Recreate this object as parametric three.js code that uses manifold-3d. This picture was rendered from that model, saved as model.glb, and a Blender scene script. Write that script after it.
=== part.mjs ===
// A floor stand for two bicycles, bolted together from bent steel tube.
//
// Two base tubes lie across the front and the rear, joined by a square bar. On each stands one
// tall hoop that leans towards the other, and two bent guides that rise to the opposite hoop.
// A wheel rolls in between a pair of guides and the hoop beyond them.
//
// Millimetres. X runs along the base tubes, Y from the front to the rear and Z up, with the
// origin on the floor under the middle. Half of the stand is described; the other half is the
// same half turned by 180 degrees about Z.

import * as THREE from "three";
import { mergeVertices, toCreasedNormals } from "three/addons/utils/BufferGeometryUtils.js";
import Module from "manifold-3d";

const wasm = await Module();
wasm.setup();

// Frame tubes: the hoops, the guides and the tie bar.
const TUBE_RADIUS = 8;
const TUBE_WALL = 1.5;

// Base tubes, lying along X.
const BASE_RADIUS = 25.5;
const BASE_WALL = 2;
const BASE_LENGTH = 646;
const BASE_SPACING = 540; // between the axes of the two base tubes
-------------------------
== Do this ==
Write out the material exactly as given.

== Final answer ==
Recreate this object as parametric three.js code that uses manifold-3d. This picture was rendered from that model, saved as model.glb, and a Blender scene script. Write that script after it.
=== part.mjs ===
// A floor stand for two bicycles, bolted together from bent steel tube.
//
// Two base tubes lie across the front and the rear, joined by a square bar. On each stands one
// tall hoop that leans towards the other, and two bent guides that rise to the opposite hoop.
// A wheel rolls in between a pair of guides and the hoop beyond them.
//
// Millimetres. X runs along the base tubes, Y from the front to the rear and Z up, with the
// origin on the floor under the middle. Half of the stand is described; the other half is the
// same half turned by 180 degrees about Z.

import * as THREE from "three";
import { mergeVertices, toCreasedNormals } from "three/addons/utils/BufferGeometryUtils.js";
import Module from "manifold-3d";

const wasm = await Module();
wasm.setup();

// Frame tubes: the hoops, the guides and the tie bar.
const TUBE_RADIUS = 8;
const TUBE_WALL = 1.5;

// Base tubes, lying along X.
const BASE_RADIUS = 25.5;
const BASE_WALL = 2;
const BASE_LENGTH = 646;
const BASE_SPACING = 540; // between the axes of the two base tubes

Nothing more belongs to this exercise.